-- DESCRIPTION OF THE TASK --
Filter for the word "three" and keep each matching line.

****************************************

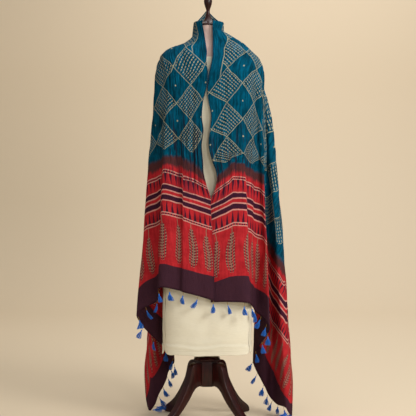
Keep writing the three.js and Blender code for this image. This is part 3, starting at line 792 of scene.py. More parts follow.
# ---------- finishes ----------
class Finish(Nodes):
    """A material with a Principled shader at its end."""

    def __init__(self, name, specular=0.5, **constants):
        self.material = bpy.data.materials.new(name)
        self.material.use_nodes = True
        self.tree = self.material.node_tree
        self.tree.nodes.clear()
        output = self.tree.nodes.new("ShaderNodeOutputMaterial")
        self.shader = self.tree.nodes.new("ShaderNodeBsdfPrincipled")
        self.tree.links.new(self.shader.outputs[0], output.inputs["Surface"])
        self.shader.inputs["Specular IOR Level"].default_value = specular
        for socket, value in constants.items():
            self.shader.inputs[socket.replace("_", " ")].default_value = value

    def mix(self, factor, first, second):
        """The first colour where the factor is 0, the second where it is 1."""
        return self.node("ShaderNodeMix", {"data_type": "RGBA"}, {0: factor, 6: first, 7: second}, 2)

    def place(self, source):
        """Object or UV coordinates of the surface, as three numbers and as one vector."""
        vector = self.node("ShaderNodeTexCoord", None, None, {"Object": 3, "UV": 2}[source])
        return vector, [self.node("ShaderNodeSeparateXYZ", None, {0: vector}, k) for k in range(3)]

    def set(self, **sockets):
        for name, value in sockets.items():
            self.tree.links.new(value.socket, self.shader.inputs[name.replace("_", " ")])

    def relief(self, height, strength, distance):
        """Surface relief from a height that varies between about 0 and 1."""
        inputs = {"Strength": strength, "Distance": distance, "Height": height}
        self.set(Normal=self.node("ShaderNodeBump", None, inputs))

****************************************

-- EXERCISE ANSWER --
Keep writing the three.js and Blender code for this image. This is part 3, starting at line 792 of scene.py. More parts follow.
        """Object or UV coordinates of the surface, as three numbers and as one vector."""